As one of his friends, who just happened to be a Democrat, said to me at the visitation,

“I may not have agreed with many of Ken’s views, but of all people, he surely earned the right to have them.”

So true. He was very active in Minnesota’s Republican Party; he bled republican. Think about it. It surely takes a man of conviction and tough skin to be as republican as my father in law was, in Minnesota! He worked as the campaign manager for Sal Frederick, Minnesota State Senator, who subsequently became a lifelong friend. Ken Krause became friends with just about everyone he met.

He regularly met old friends for coffee. In fact, one of his local longtime haunts, The Wagon Wheel Café, sent along a coffee cup to the funeral. Friends told us of practical jokes and good natured fun. He also took great pride in never missing Rotary meetings. Rotary was a huge part of his life and his many friendships. If he had any regrets in life it would be that neither of his sons are pilots and neither are in Rotary. He gained so much through the relationships grown there; he felt that his sons were missing out on a huge life opportunity. There is no question that Kenneth Krause was loyal to the friends fortunate enough to have him in their lives.

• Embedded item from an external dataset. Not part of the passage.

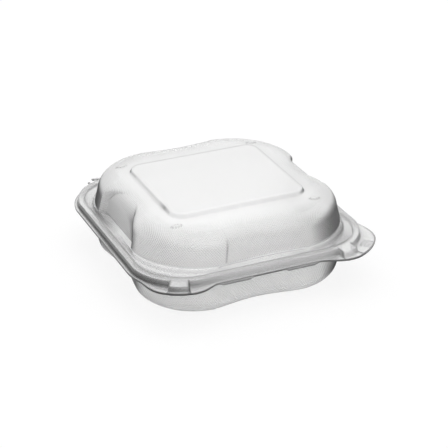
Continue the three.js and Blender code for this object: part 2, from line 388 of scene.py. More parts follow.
@dataclass
class FormedHalf:
    """What both halves of the container share: rings, grain and the sheet's thickness."""

    name: str
    body: str
    node: str
    sheet: Sheet = field(default_factory=Sheet)
    rim: Rim = field(default_factory=Rim)
    hinge: Hinge = field(default_factory=Hinge)
    ribs: Ribs = field(default_factory=Ribs)
    notch: Notch = field(default_factory=Notch)
    dips: Dips = field(default_factory=Dips)
    left_snap: Snap = field(default_factory=lambda: Snap(math.radians(25)))
    right_snap: Snap = field(default_factory=lambda: Snap(math.radians(18)))
    left_swelling: Swelling = field(
        default_factory=lambda: Swelling(math.radians(25), 9 * MM, 24 * MM, 7.6 * MM)
    )
    tab: Swelling = field(
        default_factory=lambda: Swelling(math.radians(40), 11 * MM, 32 * MM, 10 * MM)
    )
    # Painted shade: walls turned towards these sides are darkened in their colour.
    painted_shade_sides: tuple[PaintedShadeSide, ...] = (
        PaintedShadeSide(towards=(-0.86, 0.5, 0.0), start=0.7, depth=1.0),
        PaintedShadeSide(towards=(0.85, -0.53, 0.0), start=0.6, depth=0.8),
    )
    drop: float = 0.0
    # Painted shade: how much darkening the skirt keeps at the front, the diamonds' pits, the alcoves'
    # creases and the snaps' flanks get, how much is kept inside an alcove, and how much the edge lines lose
    # towards the right.
    front_shade: float = 0.2
    pit_shade: float = 0.28
    front_pit_share: float = 0.3
    flank_shade: float = 1.0
    alcove_turned: float = 0.2
    snap_flank_shade: float = 0.85
    right_line_loss: float = 0.6
    side_steps: int = 60
    corner_steps: int = 84

    def stations(self) -> list[Station]:
        """The rings from the lip's edge to the middle. Each half gives its own."""
        raise NotImplementedError

    def places(self) -> list[Place]:
        """The points of one ring.

        Returns:
            The places, counter-clockwise from the left end of the front.
        """
        half = {
            Side.FRONT: self.rim.width / 2 - self.rim.corner,
            Side.RIGHT: self.rim.depth / 2 - self.rim.corner,
        }
        half[Side.BACK] = half[Side.FRONT]
        half[Side.LEFT] = half[Side.RIGHT]
        found = []
        for side in Side:
            for i in range(self.side_steps):
                share = -1 + 2 * i / self.side_steps
                found.append(Place(side, share * half[side], 0.0, 0.0))
            for i in range(self.corner_steps):
                angle = i / self.corner_steps * math.pi / 2
                arc = max(angle * self.rim.corner, 1e-6)
                found.append(Place(side, half[side], arc, angle))
        return found

    def front_distance(self, place: Place) -> tuple[int, float] | None:
        """Distance of a place round the nearest front corner.

        Args:
            place: The point of the ring.

        Returns:
            The corner, -1 left or 1 right, and the distance from the end of the straight front
            into that corner, or None where neither is near.
        """
        straight = self.rim.width / 2 - self.rim.corner
        if place.side is Side.FRONT:
            if place.along >= 0:
                return 1, place.along - straight + place.arc
            return -1, -place.along - straight
        if place.side is Side.LEFT and place.arc > 0:
            return -1, self.rim.corner * math.pi / 2 - place.arc
        return None

    def swelling_at(self, place: Place) -> float:
        """How far the lip's edge swells out.

        Args:
            place: The point of the lip's edge.

        Returns:
            The reach of a swelling, the tab or the hinge leaf there, less the notch.
        """
        near = self.front_distance(place)
        if near is not None:
            corner, distance = near
            bulge = self.left_swelling if corner < 0 else self.tab
            middle = bulge.angle * self.rim.corner
            swelling = bulge.reach * smooth_share(distance - middle, bulge.flat, bulge.fade)
            return swelling - self.notch.depth_at(place)
        if place.side is Side.BACK:
            over = abs(place.along) + place.arc - self.hinge.half
            if over < self.hinge.end_round:
                return self.leaf_reach() * smooth_share(over, 0.0, self.hinge.end_round)
        return 0.0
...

He was loyal to Standard Oil, his long time employer, which then became Amoco which was then purchased by BP. No other gasoline went into his lifetime of Fords and Lincolns. When Kenneth Krause believed in something or someone, there was no standing in his way. But through it all, he always kept a sharp wit. Even in his final days, Ken made fun of my political beliefs with humor and filled the room with stories and jokes.

From the time I first met him, my father in law felt bigger than life to me. He has left his mark on my heart and the hearts of his many grandchildren. He will be missed.